Traditional classical music, in the tradition of Bach, Mozart, Beethoven, Brahms, Stravinsky, Schoenberg, Bartok, et. Al., is architectonic in nature. It is a complex formal structure not unlike that used in constructing a building. Each component has been designed by the composer to fit into the total structure in a way that each component of a building is designed by the architect to fit into the overall structure in a certain way.
Starting in the 20th century, some composers shifted away from architectonic music. John Cage used the random numbers generated by the I-Ching to select notes for his compositions. Karlheinz Stockhausen and others started adding aleatoric elements in music, like the ones I heard in Marina Del Rey. This kind of sound is more related to the sounds of the natural world and thus better suited, in my view, to creating sonic environments for visual experience.

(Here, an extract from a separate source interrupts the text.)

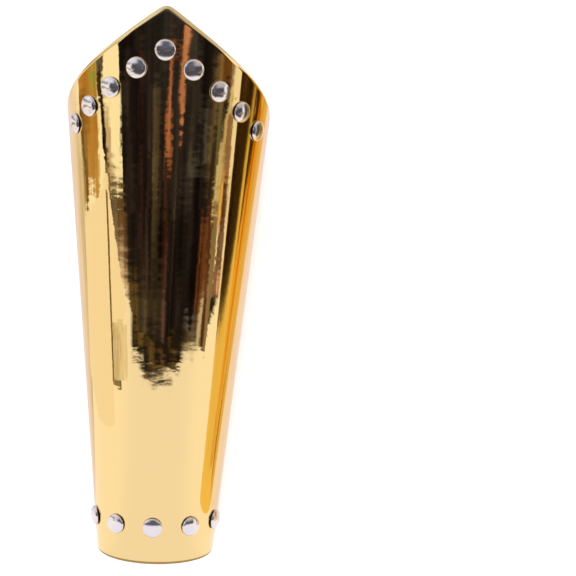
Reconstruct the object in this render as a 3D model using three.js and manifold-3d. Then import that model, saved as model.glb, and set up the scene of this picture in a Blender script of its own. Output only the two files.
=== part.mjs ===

The technique I use is to create a structure on the computer to generate the controlled randomness of the final composition. I synthesize sounds to use as content (like the sailboat and lines at Marina Del Rey) and create computer structures to act as the “wind” to activate the sound objects in a controlled random way.
After the basic sound structures are created, I edit, mix and modify the sounds using multi-track sound mixing software.
In the submitted piece, “Entrance to the Cave,” I created sound objects that might reflect, in an abstracted way, the sounds and feeling one may encounter on entering an ancient cave. Some sounds suggest (in an abstract way) “dripping” and “wind,” while others seem to represent one’s internal fears and the “ghosts” of early inhabitants of the cave who might have left cave drawings or other signs.